From a software‑engineering perspective, Scorio.jl leverages Julia’s multiple dispatch and high‑performance dense arrays to present a single, type‑stable interface for a heterogeneous set of algorithms. Two‑dimensional inputs are automatically promoted to three‑dimensional tensors, allowing single‑trial benchmarks to follow the same code path as multi‑trial experiments. The package also provides utilities for converting score vectors into multiple tie‑aware rank views, facilitating sensitivity analyses of tie‑handling policies.

The authors argue that many research domains—large language model evaluation (e.g., Pass@k), stochastic software benchmarking, educational testing, and any setting with repeated measurements—treat the ranking rule as a modeling choice that can substantially affect conclusions. By offering a common tensor‑based API for dozens of ranking families, Scorio.jl lowers the barrier to performing systematic sensitivity analyses, reduces custom integration effort, and improves reproducibility.
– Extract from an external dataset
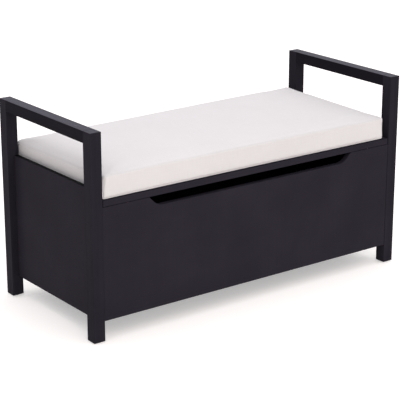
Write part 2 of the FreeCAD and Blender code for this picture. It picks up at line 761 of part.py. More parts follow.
def make_leaf(label, hinge, over, own, other):
    """A plate that wraps the pin at its own knuckles and clears the other leaf's. over is 1 above the pin."""
    low = "leaf_gap / 2" if over > 0 else "-leaf_gap / 2 - leaf_thick"
    plate = box(
        "hinge_length - knuckle_gap", "leaf_width", "leaf_thick",
        "-(hinge_length - knuckle_gap) / 2", "-leaf_width", low,
    )
    rolls = [
        rod("knuckle_radius", f"hinge_length / {KNUCKLES} - knuckle_gap", knuckle_start(n), "0", "0", "x")
        for n in own
    ]
    clearances = [
        box(
            f"hinge_length / {KNUCKLES} + 2 * knuckle_gap", "2 * knuckle_radius", "2 * knuckle_radius",
            f"hinge_length * ({n} / {KNUCKLES} - 0.5) - knuckle_gap",
            "-knuckle_radius - knuckle_gap", "-knuckle_radius",
        )
        for n in other
    ]
    slack = "fit_gap" if over > 0 else "0.2 * fit_gap"
    bore = rod(f"pin_radius + {slack}", "2 * hinge_length", "-hinge_length", "0", "0", "x")
    screw_y = "leaf_screw_y - pin_back_y"
    holes = []
    for step in (-1, 0, 1):
        x = f"{step} * leaf_screw_step"
        face = "-leaf_gap / 2" if over < 0 else "leaf_gap / 2"
        wide, narrow = "screw_head_radius + fit_gap", "screw_radius + fit_gap"
        if over < 0:
            holes.append(cone(narrow, wide, "screw_head_thick", x, screw_y, f"{face} - screw_head_thick"))
        else:
            holes.append(cone(wide, narrow, "screw_head_thick", x, screw_y, face))
        holes.append(rod(narrow, "2 * leaf_thick", x, screw_y, f"{low} - leaf_thick / 2"))
    plate = cut(plate, *clearances)
    leaf = cut(fuse(plate, *rolls), bore, *holes)
    put(leaf, f"{hinge} * hinge_spacing", "pin_back_y", "pin_height")
    return named(leaf, label)


def make_pin(label, hinge):
    """Pin with a flat head against each outer knuckle."""
    shaft = rod("pin_radius", "hinge_length", "-hinge_length / 2", "0", "0", "x")
    outer_end = "hinge_length / 2 - knuckle_gap / 2"
    heads = [
        rod("pin_head_radius", "leaf_thick", start, "0", "0", "x")
        for start in (outer_end, f"-({outer_end}) - leaf_thick")
    ]
    pin = fuse(shaft, *heads)
    put(pin, f"{hinge} * hinge_spacing", "pin_back_y", "pin_height")
    return named(pin, label)


for hinge_name, hinge in HINGES.items():
    make_leaf(f"hinge_{hinge_name}_frame_leaf", hinge, -1, FRAME_KNUCKLES, LID_KNUCKLES)
    make_leaf(f"hinge_{hinge_name}_lid_leaf", hinge, 1, LID_KNUCKLES, FRAME_KNUCKLES)
    make_pin(f"hinge_{hinge_name}_pin", hinge)

leaf_screw = flat_screw()
leaf_screw_spots = [
    (hinge * number("hinge_spacing") + step * number("leaf_screw_step"), number("leaf_screw_y"))
    for hinge in HINGES.values() for step in (-1, 0, 1)
]
half_leaf_gap = number("leaf_gap") / 2
group("hinge_frame_screws", leaf_screw, [
    (x, y, number("pin_height") - half_leaf_gap) for x, y in leaf_screw_spots
])
group("hinge_lid_screws", leaf_screw, [
    turned(x, y, number("pin_height") + half_leaf_gap, UPSIDE_DOWN) for x, y in leaf_screw_spots
])


# ---- Folding lid stays: a parallelogram of the hinge pin, the two arms and the side panel ----
# The lower arm is as long as the lid's pivot is from the hinge pin, and the upper arm as long as the
# foot's pivot is from it, so the lower arm always turns with the lid and the upper arm keeps its direction.

reach_angle = math.degrees(math.atan2(-number("stay_lid_drop"), number("stay_lid_reach")))
upper_angle = math.degrees(math.atan2(number("stay_foot_drop"), -number("stay_foot_back")))
open_bend = upper_angle - reach_angle - number("lid_opening_angle")
stud_reach = number("stay_width") / 2 + number("stop_stud_radius") + number("stay_gap")
stud_angle = open_bend - math.degrees(math.asin(stud_reach / number("stop_stud_distance")))


def stay_turn(side, angle):
    """Local X points along the arm, which rises by the angle towards the front, and local Z inwards."""
    rise = math.radians(angle)
    along = FreeCAD.Vector(0, -math.cos(rise), math.sin(rise))
    inward = FreeCAD.Vector(-side, 0, 0)
    return FreeCAD.Rotation(along, inward.cross(along), inward, "ZXY")


def strap(length, first_hole, second_hole):
    """A flat strap with round ends and a hole at each end, from the origin along X."""
    middle = box(length, "stay_width", "stay_thick", "0", "-stay_width / 2", "0")
    ends = [rod("stay_width / 2", "stay_thick", x, "0", "0") for x in ("0", length)]
    return fuse(middle, *ends), [
        rod(first_hole, "2 * stay_thick", "0", "0", "-stay_thick / 2"),
        rod(second_hole, "2 * stay_thick", length, "0", "-stay_thick / 2"),
    ]


def inward_x(side, layer):
    return f"{side} * (post_inner_x - {layer})"


def make_lower_arm(side_name, side):
    solid, holes = strap("lower_arm_length", "rivet_radius + fit_gap", "rivet_tail_radius + fit_gap")
    turn = math.radians(stud_angle)
    stud_x = f"lower_arm_length + stop_stud_distance * {math.cos(turn):.6f}"
    stud_y = f"{side} * stop_stud_distance * {math.sin(turn):.6f}"
    lobe = rod("2 * stop_stud_radius", "stay_thick", stud_x, stud_y, "0")
    stud = rod("stop_stud_radius", "2 * stay_thick + stay_gap", stud_x, stud_y, "0")
    arm = cut(fuse(solid, lobe, stud), *holes)
    put(arm, inward_x(side, "lower_arm_layer"), "foot_pivot_y", "foot_pivot_z", stay_turn(side, reach_angle))
    return named(arm, f"stay_{side_name}_lower_arm")


def make_upper_arm(side_name, side):
    solid, holes = strap("upper_arm_length", "rivet_radius + fit_gap", "rivet_radius + open_pivot_gap")
    arm = cut(solid, *holes)
    put(arm, inward_x(side, "upper_arm_layer"), "elbow_y", "elbow_z", stay_turn(side, upper_angle))
    return named(arm, f"stay_{side_name}_upper_arm")


def make_foot_bracket(side_name, side):
    """Plate on the side panel that hangs below its pivot."""
    plate = fuse(
        box("foot_bracket_length", "stay_width", "stay_thick", "0", "-stay_width / 2", "0"),
        rod("stay_width / 2", "stay_thick", "0", "0", "0"),
    )
    holes = [rod("rivet_tail_radius + fit_gap", "2 * stay_thick", "0", "0", "-stay_thick / 2")]
    for step in (1, 2):
        holes.append(rod(SCREW_HOLE, "2 * stay_thick", f"{step} * stay_width", "0", "-stay_thick / 2"))
    bracket = cut(plate, *holes)
    put(bracket, inward_x(side, "0"), "foot_pivot_y", "foot_pivot_z", stay_turn(side, -90))
    return named(bracket, f"stay_{side_name}_frame_bracket")


def make_lid_bracket(side_name, side):
    """Angle bracket under the lid: a flange with its screws and an ear that hangs down to the pivot."""
    low_x = f"{side} * (post_inner_x - ear_layer) + {min(-side, 0)} * stay_thick"
    flange_x = f"{side} * (post_inner_x - ear_layer) + {min(-side, 0)} * bracket_flange"
    drop = "lid_bottom - lid_pivot_z"
    ear = box("stay_thick", "stay_width", drop, low_x, "lid_pivot_y - stay_width / 2", "lid_pivot_z")
    tip = rod("stay_width / 2", "stay_thick", low_x, "lid_pivot_y", "lid_pivot_z", "x")
    flange = box(
        "bracket_flange", "bracket_length", "stay_thick",
        flange_x, "lid_pivot_y - bracket_length / 2", "lid_bottom - stay_thick",
    )
    holes = [rod("rivet_tail_radius + fit_gap", "3 * stay_thick", f"{low_x} - stay_thick", "lid_pivot_y",
                 "lid_pivot_z", "x")]
    for step in (-1, 1):
        holes.append(rod(
            SCREW_HOLE, "2 * stay_thick", inward_x(side, "bracket_screw_layer"),
            f"lid_pivot_y + {step} * bracket_screw_step", "lid_bottom - 1.5 * stay_thick",
        ))
    return named(cut(fuse(ear, tip, flange), *holes), f"stay_{side_name}_lid_bracket")


def make_rivet(label, tail_length, shoulder_length, place, side, tail_head=True):
    """A tail through the fixed plate, a shoulder that the loose arm turns on, and a head over it.
    The shoulder starts at the origin and the head is up."""
    pieces = [
        rod("rivet_tail_radius", tail_length, "0", "0", f"-({tail_length})"),
        rod("rivet_radius", shoulder_length, "0", "0", "0"),
        rod("rivet_head_radius", "rivet_head_thick", "0", "0", shoulder_length),
    ]
    if tail_head:
        pieces.append(rod("tail_head_radius", "tail_head_thick", "0", "0",
                          f"-({tail_length}) - tail_head_thick"))
    rivet = fuse(*pieces)
    put(rivet, *place, side)
    return named(rivet, label)


LOOSE = "stay_thick + 2 * stay_gap"
for side_name, side in SIDES.items():
    make_foot_bracket(side_name, side)
    make_rivet(
        f"stay_{side_name}_foot_rivet", "stay_thick", LOOSE,
        (inward_x(side, "stay_thick"), "foot_pivot_y", "foot_pivot_z"), X_WAY[-side], tail_head=False,
    )
    make_lower_arm(side_name, side)
    make_rivet(
        f"stay_{side_name}_elbow_rivet", "stay_thick", LOOSE,
        (inward_x(side, "(lower_arm_layer + stay_thick)"), "elbow_y", "elbow_z"), X_WAY[-side],
    )
    make_upper_arm(side_name, side)
    make_rivet(
        f"stay_{side_name}_lid_rivet", "stay_thick", LOOSE,
        (inward_x(side, "ear_layer"), "lid_pivot_y", "lid_pivot_z"), X_WAY[side],
    )
    make_lid_bracket(side_name, side)

short_screw = pan_screw("short_screw_length")
group("stay_frame_screws", short_screw, [
    turned(
        side * (number("post_inner_x") - number("stay_thick")), number("foot_pivot_y"),
        number("foot_pivot_z") - step * number("stay_width"), X_WAY[-side],
    )
    for side in SIDES.values() for step in (1, 2)
])
group("stay_lid_screws", short_screw, [
    turned(
        side * (number("post_inner_x") - number("bracket_screw_layer")),
        number("lid_pivot_y") + step * number("bracket_screw_step"),
        number("lid_bottom") - number("stay_thick"), UPSIDE_DOWN,
    )
    for side in SIDES.values() for step in (-1, 1)
])


# ---- Seat cushion: a cover round a foam block, held by hook-and-loop patches ----

def cushion_block(inset):
    """A block with round corners, smaller than the cushion by the inset all round."""
    body = doc.addObject("PartDesign::Body", "cushion_block")
    sketch = new_sketch(body, "plan", "z")
    rectangle(
        sketch,
        f"2 * post_inner_x - cushion_left_gap - cushion_right_gap - 2 * ({inset})",
        f"front_outer_y + back_outer_y - cushion_edge_gap - 2 * ({inset})",
    )
    pad = body.newObject("PartDesign::Pad", "loft")
    pad.Profile = sketch
    bind(pad, Length=f"cushion_thick - 2 * ({inset})")
    left = f"-post_inner_x + cushion_left_gap + {inset}"
    put(body, left, f"-front_outer_y + {inset}", f"cushion_bottom + {inset}")
    doc.recompute()
    uprights = [
        f"Edge{n + 1}" for n, edge in enumerate(pad.Shape.Edges)
        if abs(edge.Vertexes[0].Point.z - edge.Vertexes[-1].Point.z) > 1
    ]
    corners = rounded(body, pad, uprights, f"cushion_corner - ({inset})", "corners")
    doc.recompute()
    rims = [
        f"Edge{n + 1}" for n, edge in enumerate(corners.Shape.Edges)
        if abs(edge.Vertexes[0].Point.z - edge.Vertexes[-1].Point.z) < 0.01
    ]
    rounded(body, corners, rims, f"cushion_top_round - ({inset})", "rims")
    doc.recompute()
    return body


named(cut(cushion_block("0"), cushion_block("cover_thick")), "cushion_cover")
named(cushion_block("cover_thick + foam_gap"), "cushion_foam")
patch = box("patch_length", "patch_width", "patch_thick", "-patch_length / 2", "-patch_width / 2", "0")
patch_spots = [
    (side * number("patch_x"), end * number("patch_y")) for side in SIDES.values() for end in ENDS.values()
]
group("lid_hook_patches", patch, [(x, y, number("seat_top")) for x, y in patch_spots])
group("cushion_loop_patches", patch, [
    (x, y, number("seat_top") + number("patch_thick")) for x, y in patch_spots
])


# ---- Checks, then one file for each sub-part ----

doc.recompute()
for item in doc.Objects:
    if "Invalid" in item.State or "Error" in item.State:
        raise RuntimeError(f"{item.Label} failed to build: {item.State}")
    if item.TypeId == "PartDesign::Pocket" and item.Shape.Volume > item.BaseFeature.Shape.Volume - 0.1:
        raise RuntimeError(f"{item.Label} cuts nothing")
os.makedirs("parts", exist_ok=True)
for node in nodes:
    if node.Shape.isNull() or not node.Shape.isValid():
        raise RuntimeError(f"{node.Label} has no valid shape")
    node.Shape.exportStep(os.path.join("parts", f"{node.Label}.step"))
    print(f"{node.Label}: {len(node.Shape.Solids)} solid(s), {node.Shape.Volume:.0f} mm3")
print(f"{len(nodes)} sub-parts written")
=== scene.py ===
"""Cushioned flip-top storage bench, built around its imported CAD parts: eased lacquered boards, a stuffed seat
cushion with a zip, finished hardware, and a plain studio stage."""

import json
from math import pi, radians

import bmesh
import bpy
import numpy as np
from bpy.props import FloatProperty, FloatVectorProperty, IntProperty, PointerProperty
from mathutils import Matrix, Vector, noise
from mathutils.bvhtree import BVHTree

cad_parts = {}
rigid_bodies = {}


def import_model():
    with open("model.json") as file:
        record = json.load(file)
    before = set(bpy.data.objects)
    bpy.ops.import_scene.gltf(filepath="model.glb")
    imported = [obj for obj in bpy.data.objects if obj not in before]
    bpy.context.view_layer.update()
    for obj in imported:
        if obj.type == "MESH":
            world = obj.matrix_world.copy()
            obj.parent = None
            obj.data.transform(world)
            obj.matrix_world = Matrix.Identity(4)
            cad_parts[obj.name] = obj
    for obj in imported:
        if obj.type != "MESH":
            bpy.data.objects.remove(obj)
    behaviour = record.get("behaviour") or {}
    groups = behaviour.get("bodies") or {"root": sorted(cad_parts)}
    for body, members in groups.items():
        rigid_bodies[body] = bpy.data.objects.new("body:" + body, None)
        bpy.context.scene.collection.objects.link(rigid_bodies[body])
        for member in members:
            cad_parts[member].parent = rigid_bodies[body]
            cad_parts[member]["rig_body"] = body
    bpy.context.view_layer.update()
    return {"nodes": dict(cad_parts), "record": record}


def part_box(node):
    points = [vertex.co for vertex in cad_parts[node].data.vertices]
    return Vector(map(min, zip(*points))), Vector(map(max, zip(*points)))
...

In conclusion, Scorio.jl delivers a comprehensive, extensible Julia framework for ranking repeated stochastic responses. It unifies direct score‑based, pairwise, psychometric, voting, graph, and listwise methods under a single API, enabling researchers and engineers to experiment with ranking assumptions without rewriting data pipelines. Pilot experiments demonstrate that most methods recover synthetic rankings quickly and remain stable even with few trials, while runtime measurements reveal substantial differences in computational cost across families. The package thus serves as a practical workbench for comparative ranking analysis in any domain where stochastic benchmark data are prevalent.